Continuing on PA 31 provides access to the Pennsylvania Turnpike, where the Donegal Interchange (Exit 91) lies very close to PA 711 (signage on the Turnpike shows this as a route to PA 711). After PA 711 itself passes over the Pennsylvania Turnpike, the route passes through Donegal, and heads northeast to the village of Stahlstown, where it has an intersection with PA 130.

The route continues northeast to the borough of Ligonier, where it intersects with US 30. After passing through town, the route continues northeast to PA 271 in the village of Oak Grove.
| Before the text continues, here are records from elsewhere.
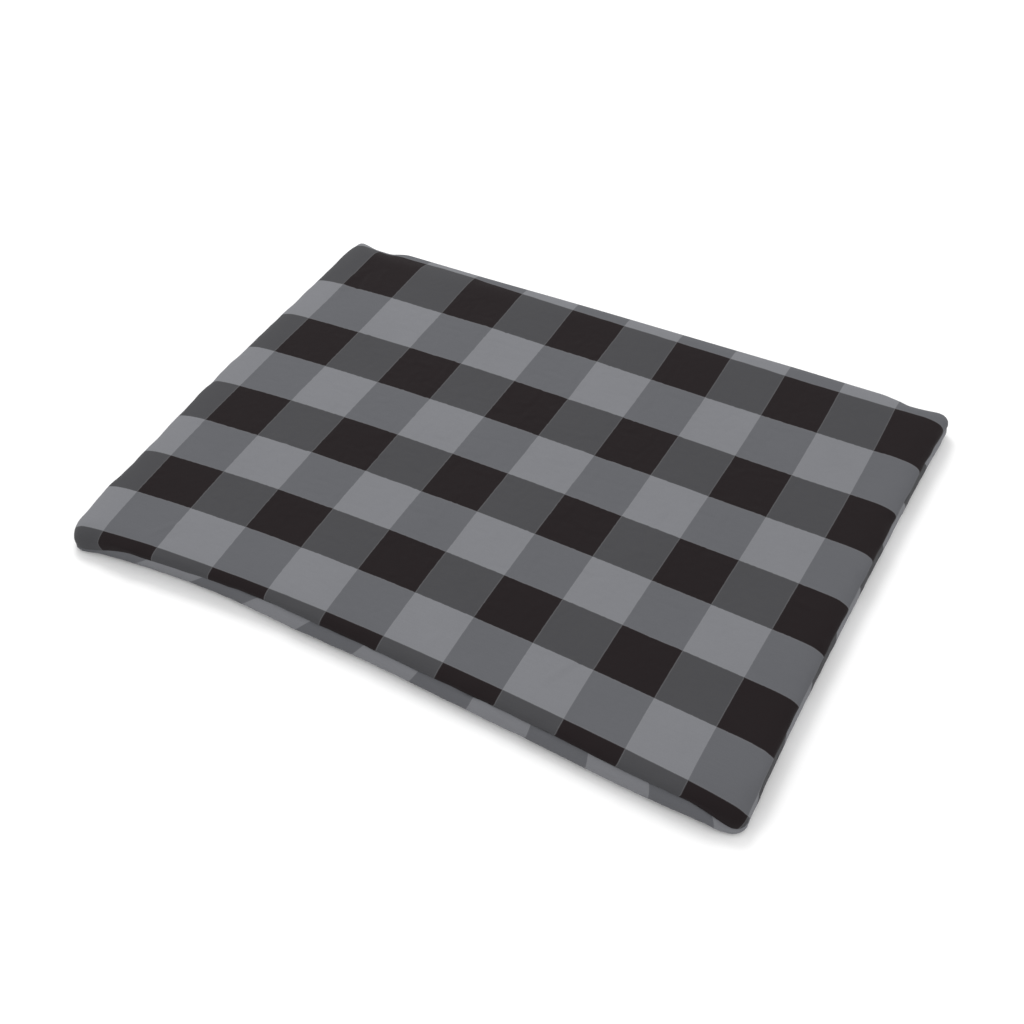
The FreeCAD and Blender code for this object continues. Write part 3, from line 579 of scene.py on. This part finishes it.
def inner_half(which, side_gap, face_gap, bump=0.0, seed=0):
    """One half of a layer inside the cover, on every other column: rings from its own seam inwards, then a grid."""
    cover = B["top" if which == "top" else "low"]
    sign = 1 if which == "top" else -1
    cols = np.arange(0, NP, 2)
    inset = np.array([0.0, 0.3, 1.0, 2.2, 4.0, 6.5, 10.0, 14.0, 20.0, 27.0, 35.0, D0 - side_gap]) + side_gap
    first = 3
    q, out = B["q"], B["out"]
    d = D0 - np.sum((cover[:, :, :2] - q[None]) * out[None], axis=2) / np.sum(out * out, axis=1)[None]
    rings = []
    start = recess()
    for c in cols:
        dc, zc = d[first:, c], cover[first:, c, 2]
        if which == "low":
            dc, zc = d[6:, c], cover[6:, c, 2]
            order = np.argsort(dc)
            dc, zc = dc[order], zc[order]
        lowest = start[c]
        z = np.interp(lowest + inset - side_gap + 0.3, dc, zc) - sign * face_gap
        z = np.maximum(z, B["zs"][c]) if which == "top" else np.minimum(z, B["zs"][c])
        z[0] = B["zs"][c]
        at = np.minimum(lowest + inset, D0)
        xy = q[c][None] + out[c][None] * (D0 - at)[:, None]
        rings.append(np.concatenate([xy, z[:, None]], 1))
    rings = np.array(rings).transpose(1, 0, 2)
    grid = (B["top_grid"] if which == "top" else B["low_grid"])[::2, ::2].copy()
    grid[:, :, 2] -= sign * face_gap
    rim = [(i // 2, j // 2) for i, j in RIM[::2]]
    verts, faces = panel_arrays(rings, grid, rim)
    if bump:
        n = noise2(verts[:, 0] / 26 + 3, verts[:, 1] / 23, seed) + 0.5 * noise2(verts[:, 0] / 11, verts[:, 1] / 12 + 7, seed + 1)
        verts[:, 2] -= sign * bump * (0.5 + 0.5 * n) * np.clip(np.abs(verts[:, 2] - 28) / 10, 0, 1)
    return verts, faces if which == "top" else faces[:, ::-1]


def layer_uv(verts):
    return {"cloth": verts[:, :2] / 1000}


def make_insert(which):
    verts, faces = inner_half(which, 4.6, 2.2, 0.30, 11)
    name = "insert_top" if which == "top" else "insert_bottom"
    obj = new_mesh(name, verts, faces, layer_uv(verts))
    thicken(obj, 0.35)
    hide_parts(name + "_panel")
    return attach(obj, "mat")


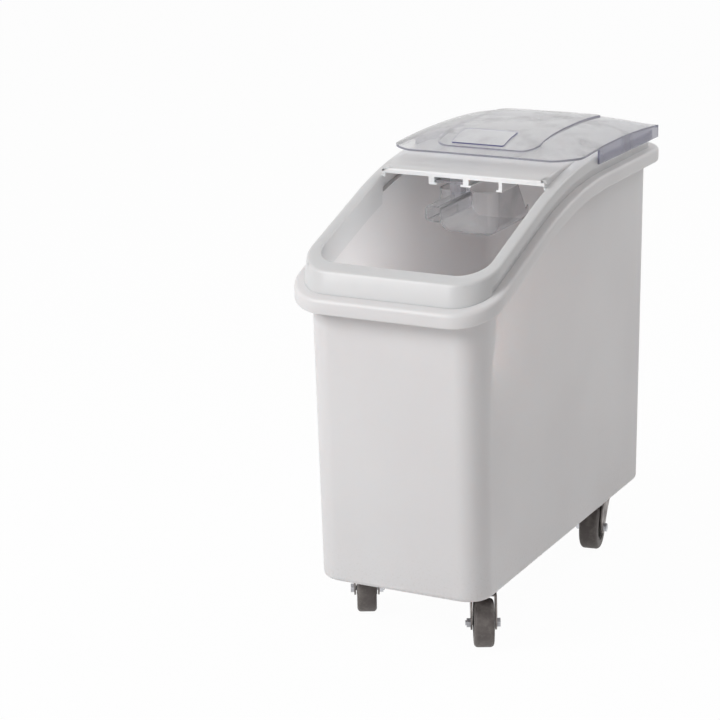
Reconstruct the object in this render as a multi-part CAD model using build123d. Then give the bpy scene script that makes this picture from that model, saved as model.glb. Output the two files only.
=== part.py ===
from build123d import *
import math
import os

# Slant-top ingredient bin on four swivel casters, in millimetres.
# +Z is up, -Y is the front, and the origin is on the floor under the middle of the bin.

os.makedirs("parts", exist_ok=True)

# Driving sizes of the tub
BIN_LENGTH = 749.0
BIN_WIDTH = 338.0
FLOOR_Z = 92.0
WALL = 3.5
TUB_FLOOR = 4.5
RIM_OVERHANG = 24.0
RIM_HEIGHT = 23.0
RIM_CORNER = 68.0
SIDE_DRAFT = 4.0
FRONT_DRAFT = 21.0
BACK_DRAFT = 4.0
BOTTOM_CORNER = 40.0
BOTTOM_EDGE = 9.0

# Side profile: level at the back, one long arc, then straight down to the front
RIM_LEVEL = 673.0
SLOPE = math.radians(19.5)
RIM_KNEE_Y = -30.0
RIM_ARC = 784.0

# Driving sizes of the lid frame
LIP_RISE = 30.0
LIP_KNEE_Y = -31.0
LIP_ARC = 700.0
LIP_INSET = 13.0
LIP_FACE = 18.0
LIP_WIDTH = 19.0
LIP_STEP = 4.0
FRAME_WALL = 3.0
FRAME_SEAT_GAP = 0.2
SKIRT_DEPTH = 14.0
FASCIA_END_Y = -318.0
FASCIA_LEAN = 0.28
OPENING_FRONT_Y = -327.0
OPENING_CORNER = 44.0
DECK_FRONT_Y = -90.0
DECK_FRONT_Z = 693.5
DECK_ARC_END_Y = 30.0
DECK_ROUND = 5.0
CROSSBAR_LOW_Z = 685.0

# Driving sizes of the sliding lid
LID_FRONT_Y = -27.0
LID_BACK_Y = 338.0
LID_FRONT_Z = 708.0
LID_BACK_Z = 704.5
LID_ARC = 2100.0
LID_WALL = 3.0
LID_SIDE_GAP = 1.6
LID_CROWN = 18.0
LID_CROWN_POWER = 4
LID_FLANGE = 17.0
LID_FLANGE_START = 102.0
LID_FRONT_CORNER = 46.0
LID_REAR_GAP = 0.4
TONGUE_HALF_WIDTH = 86.0
TONGUE_SETBACK = 14.0
TONGUE_LENGTH = 300.0
TONGUE_RISE = 2.5
TONGUE_CORNER = 26.0
POCKET_WIDTH = 90.0
POCKET_DEPTH = 58.0
POCKET_X = -12.0
POCKET_RAISE = 2.2
BOND_GAP = 0.3

# Driving sizes of the scoop and its hanger rails
SCOOP_X = -18.0
BOWL_WIDTH = 100.0
BOWL_LENGTH = 135.0
BOWL_DEPTH = 72.0
BOWL_FRONT_Y = -40.0
BOWL_WALL = 2.5
BOWL_CORNER = 20.0
BOWL_DROP = 18.0
BOWL_MOUTH_TILT = 35.0
HANDLE_LENGTH = 115.0
HANDLE_WIDTH = 27.0
HANDLE_HEIGHT = 25.0
HANDLE_WALL = 2.5
HANDLE_ROUND = 6.0
HANGER_TOP_GAP = 0.3
HANGER_TOE = 4.0
HANGER_TOE_THICK = 3.0
HANGER_WEB = 9.5
HANGER_PITCH = 58.0
HANGER_LOW_Z = 673.0
HANGER_LENGTH = 58.0
HANGING_THICK = 3.0
HANGING_LENGTH = 54.0
STEM_WIDTH = 18.0
STEM_LENGTH = 32.0
STEM_SETBACK = 8.0
SLIDE_GAP = 0.5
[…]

The route heads north to the village of West Fairfield, where the route starts to parallel the Conemaugh River and passes through the boroughs of New Florence and Seward. In the borough of Seward, the route has a concurrency with PA 56, where it continues to Indiana County.

===Indiana County===
The route continues with PA 56 for a short distance to the village of Robindale Heights, where PA 56 splits from the route, and PA 711 heads east. It continues east to the village of Cramer, where the route terminates at PA 403.

==History==
PA 711 has a long history of changes and news along its route. The route was first signed in 1928, but construction along the route did not get completed until the early 1930s. In the 1950s, the route's southern terminus was moved from Pleasant Grove to PA 71 at the intersection at I-70 in the borough of Belle Vernon. In the 1960s, the southern terminus was moved yet again to its current location.

==Major intersections==

County: Location; mi; km; Destinations; Notes
Fayette: Connellsville; 0.0; 0.0; US 119 / PA 711 Truck north (8th Street/9th Street) PA 201 north (Vanderbilt Road); Southern termini of PA 711 and PA 201
PA 711 Truck south (East Crawford Avenue)
Springfield Township: 9.0; 14.5; PA 381 south (Whites Bridge Road) – Mill Run, Ohiopyle; Southern terminus of PA 381 concurrency
Westmoreland: Donegal Township; 18.6; 29.9; PA 31 east / PA 381 north; Northern terminus of PA 381 concurrency, southern terminus of PA 31 concurrency
Donegal: 20.5; 33.0; PA 31 west to I-70 / I-76 / Penna Turnpike – Mount Pleasant; Northern terminus of PA 31 concurrency
Donegal Township: 24.9; 40.1; PA 130 (Main Street) – Lycippus, Kregar
Ligonier: 33.2; 53.4; US 30 (Lincoln Highway) – Greensburg, Laughlintown, Jennerstown
Ligonier Township: 36.0; 57.9; PA 271 north (Menoher Highway) – Johnstown; Southern terminus of PA 271
Seward: 51.8; 83.4; PA 56 east – Johnstown; Southern terminus of PA 56 concurrency
Indiana: East Wheatfield Township; 52.5; 84.5; PA 56 west – Armagh; Northern terminus of PA 56 concurrency
54.5: 87.7; PA 403 (Cramer Pike) – Dilltown, Johnstown; Northern terminus of PA 711
1.000 mi = 1.609 km; 1.000 km = 0.621 mi Concurrency terminus;

==PA 711 Truck==

Pennsylvania Route 711 Truck (PA 711 Truck) is a 3 mi truck route located in Fayette County. The route begins at US 119, PA 201, and PA 711 west of Connellsville and follows US 119 around the northwestern edge of the city on Memorial Boulevard to Crawford Avenue Extension. Here, PA 711 Truck turns southward and follows the extension and Crawford Avenue back to PA 711 in the eastern portion of Connellsville.